LettersOpinion

Witchcraft link is misleading

Did the man self-identify as a witch or a sangoma?

REFERRING to your article on 25 November, ‘Witchcraft link in children’s killings’.

The title is misleading. Did the man self-identify as a witch or a sangoma? Why call his practices ‘witchcraft’ if the answer to the question is uncertain?

Are his practices simply called witchcraft because it involved blood and muthi? Or because the practices were harmful?

This reveals an unfortunate and undeserved negative bias against the term ‘witchcraft’.
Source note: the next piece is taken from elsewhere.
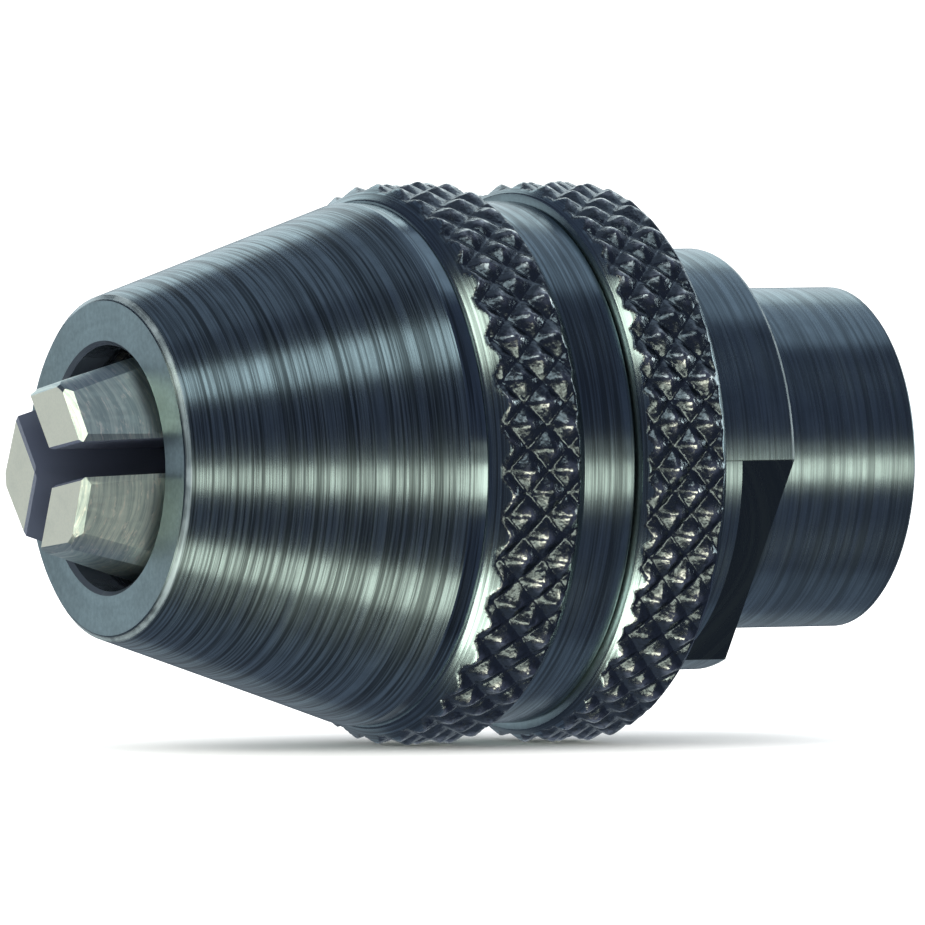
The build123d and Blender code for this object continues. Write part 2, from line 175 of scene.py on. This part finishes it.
# ---------------------------------------------------------------- node building
class Graph:
    """A material under construction. Most methods add nodes and return an output."""

    def __init__(self, name):
        self.material = bpy.data.materials.new(name)
        self.material.use_nodes = True
        self.tree = self.material.node_tree
        self.shader = self.tree.nodes["Principled BSDF"]
        self.coords = self.tree.nodes.new("ShaderNodeTexCoord").outputs["Object"]

    def put(self, socket, value):
        if isinstance(value, bpy.types.NodeSocket):
            self.tree.links.new(value, socket)
        else:
            socket.default_value = value

    def set(self, **inputs):
        """Sets the shader's own sockets by name, with underscores for spaces."""
        for name, value in inputs.items():
            self.put(self.shader.inputs[name.replace("_", " ")], value)

    def math(self, operation, a, b=0.0, c=0.0):
        node = self.tree.nodes.new("ShaderNodeMath")
        node.operation = operation
        for socket, value in zip(node.inputs, (a, b, c)):
            self.put(socket, value)
        return node.outputs[0]

    def times(self, a, b):
        return self.math("MULTIPLY", a, b)

    def plus(self, a, b):
        return self.math("ADD", a, b)

    def sum_of_products(self, a, b, c, d):
        return self.math("MULTIPLY_ADD", a, b, self.times(c, d))

    def length(self, a, b):
        return self.math("SQRT", self.sum_of_products(a, a, b, b))

    def lowered(self, mask, amount):
        """1, less an amount where the mask is 1."""
        return self.math("MULTIPLY_ADD", mask, -amount, 1.0)

    def split(self, vector):
        node = self.tree.nodes.new("ShaderNodeSeparateXYZ")
        self.put(node.inputs[0], vector)
        return node.outputs

    def join(self, x, y, z):
        node = self.tree.nodes.new("ShaderNodeCombineXYZ")
        for socket, value in zip(node.inputs, (x, y, z)):
            self.put(socket, value)
        return node.outputs[0]

    def noise(self, vector, scale, detail=3.0, rough=0.6):
        node = self.tree.nodes.new("ShaderNodeTexNoise")
        self.put(node.inputs["Vector"], vector)
        self.put(node.inputs["Scale"], scale)
        self.put(node.inputs["Detail"], detail)
        self.put(node.inputs["Roughness"], rough)
        return node.outputs["Fac"]

    def ramp(self, value, low, high, out_low=0.0, out_high=1.0):
        node = self.tree.nodes.new("ShaderNodeMapRange")
        node.interpolation_type = "SMOOTHSTEP"
        for socket, number in zip(node.inputs, (value, low, high, out_low, out_high)):
            self.put(socket, number)
        return node.outputs[0]

    def mix(self, factor, a, b):
        """A colour between two. Its sockets go by number: their names repeat on this node."""
        node = self.tree.nodes.new("ShaderNodeMix")
        node.data_type = "RGBA"
        self.put(node.inputs[0], factor)
        self.put(node.inputs[6], (*a, 1) if isinstance(a, tuple) else a)
        self.put(node.inputs[7], (*b, 1) if isinstance(b, tuple) else b)
        return node.outputs[2]

    def bump(self, height, depth, before=None):
        """Bump of a real depth in metres, on top of an earlier bump if one is given."""
        node = self.tree.nodes.new("ShaderNodeBump")
        node.inputs["Strength"].default_value = 1.0
        node.inputs["Distance"].default_value = depth
        self.put(node.inputs["Height"], height)
        if before:
            self.put(node.inputs["Normal"], before)
        return node.outputs[0]

    def radius(self):
        """Distance from the chuck's axis."""
        x, _, z = self.split(self.coords)
        return self.length(x, z)

    def facing(self):
        """How far the surface faces along the axis, and how far it faces away from it."""
        geometry = self.tree.nodes.new("ShaderNodeNewGeometry")
        turned = self.tree.nodes.new("ShaderNodeVectorTransform")
        turned.vector_type = "NORMAL"
        turned.convert_from = "WORLD"
        turned.convert_to = "OBJECT"
        self.put(turned.inputs[0], geometry.outputs["True Normal"])
        across, along, up = self.split(turned.outputs[0])
        x, _, z = self.split(self.coords)
        outward = self.sum_of_products(across, x, up, z)
        return self.math("ABSOLUTE", along), self.math("DIVIDE", outward, self.radius())

    def off_end_faces(self, along):
        return self.ramp(along, 0.85, 0.97, 1.0, 0.0)

    def side_mask(self):
        """1 on every surface but the faces square to the axis."""
        along, _ = self.facing()
        return self.off_end_faces(along)

    def inner_mask(self):
        """1 on surfaces that face the axis or lie in a radial plane, and on nothing else."""
        along, outward = self.facing()
        return self.times(self.ramp(outward, 0.05, 0.2, 1.0, 0.0), self.off_end_faces(along))

    def rim_mask(self, rim, width):
        """1 on the circular edge at a (radius, distance) and 0 beyond a width from it."""
        rim_r, distance = rim
        _, y, _ = self.split(self.coords)
        off = self.length(self.math("SUBTRACT", self.radius(), rim_r), self.plus(y, distance))
        return self.ramp(off, 0.4 * width, width, 1.0, 0.0)

    def flat_mask(self, across, distance):
        """1 on the wrench flats, which lie at a distance from the axis along a direction."""
        x, _, z = self.split(self.coords)
        reach = self.math("ABSOLUTE", self.sum_of_products(x, across.x, z, across.z))
        return self.math("COMPARE", reach, distance, FLAT_TOLERANCE)

    def turning_lines(self, around=LINES_AROUND):
        """Coordinates that vary fast across a lathe tool's path and slowly along it."""
        x, y, z = self.split(self.coords)
        across = self.math("MULTIPLY_ADD", self.radius(), RADIUS_WEIGHT, y)
        return self.join(self.times(x, around), self.times(across, LINES_ACROSS),
                         self.times(z, around))

    def tangent(self):
        """The direction round the axis."""
        node = self.tree.nodes.new("ShaderNodeTangent")
        node.direction_type = "RADIAL"
        node.axis = "Y"
        return node.outputs[0]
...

Calling this murder a witchcraft killing is offensive and even harmful to those South African citizens who do self-identify as witches/wiccans and label their religion or practices as witchcraft, based on traditions derived from Europe and pre-Christian pagan belief systems.

The term ‘witchcraft’ cannot therefore simply be used to stand in for a misuse of African traditional practices as practiced by the perpetrator.

It is unfair to suggest that innocent law-abiding witches are involved in crimes or that murders are part of the peaceful nature-based religious system called witchcraft.

Unfortunately, the term witchcraft is wrongly used in South Africa and in other African nations as a term to scapegoat innocents accused of causing harm in their communities.

Said ‘witches’ are then burned, executed or exiled. This article may well add to the fear and superstition surrounding the words ‘witch’ and ‘witchcraft’.